Otherwise, both she and Flatt recommended perusing magazines for new and interesting recipes. Both said they’d clip interesting recipes to try for future Christmases. That way, each season, they can try something new.

But right now, they’re focused on their work this Christmas season, baking cookies and other holiday sweets. If the holidays are a busy baking time for mom, pastry chefs have it even busier.

The holidays, after all, are a cookie time of year. A recipes from one area baker

Ginger bread cookies

By Houman Gohary, Executive Chef at The Canyons Grand Summit Hotel

15 ounces (430 g) unsalted butter

15 ounces (430 g) granulated sugar

1 1/2 cups (360 g) corn syrup

3/4 cup (180 ml) milk

2 1/2 pounds (1 kg,120 g) bread flour

1 table spoon (12 g) baking soda

4 table spoons (20 g) ground cinnamon

2 table spoons (12 g) ground cloves

3 table spoons (18 g) ground ginger

1. Place the butter, sugar, corn syrup, andmilk in a sauce pan.
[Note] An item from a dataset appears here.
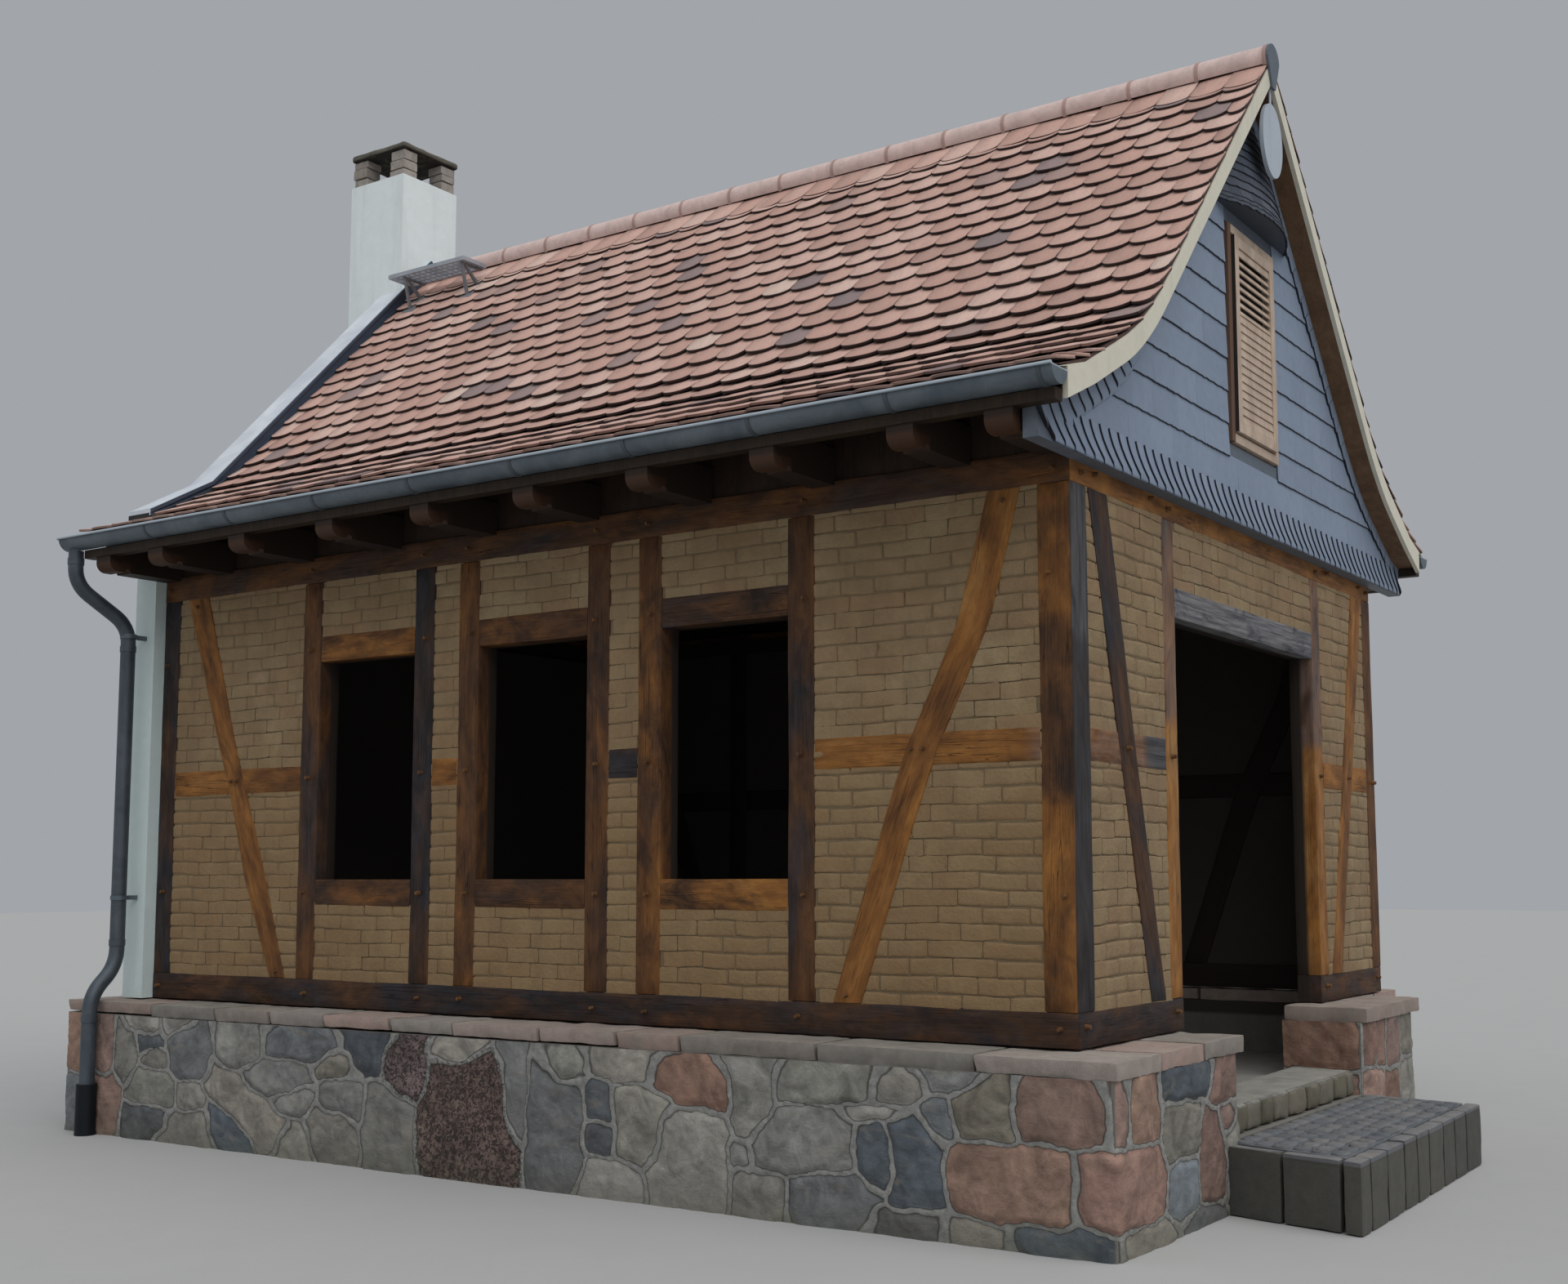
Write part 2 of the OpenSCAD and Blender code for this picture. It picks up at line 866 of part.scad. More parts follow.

Heat to about 110′ F (43′ C), stirring the mixture into a smooth paste at the same time.

2. Sift the flour, baking soda, and spices together. Incorporate into the butter mixture.

3. Line the bottom of the sheet pan or cookie tray with parchment or baking paper. Dust the paper with flour and place the dough on top. Flatten the dough, then refrigerate, covered over night.

4. Roll out a small portion of dough at a time to 1/16 inch (2 mm) thick. Keep the dough you are not working in the refrigerator. The dough may feel sticky, but do not be tempted to mix in additionalflour. The flour used in rolling the dough will be enough, and too much flour will make the baked cookies too hard and not as pleasant tasting.

5. Cut out cookies using a 3-inch (7.5 cm) heart or star shape cookie cutter. Place the cookies, staggered, on sheet pans lined with baking paper. Add the scrapes to the fresh dough as you roll out the next batch.

6. Bake the cookies at 400’F (205’C) for about 10 minutes or until they have a rich brown color.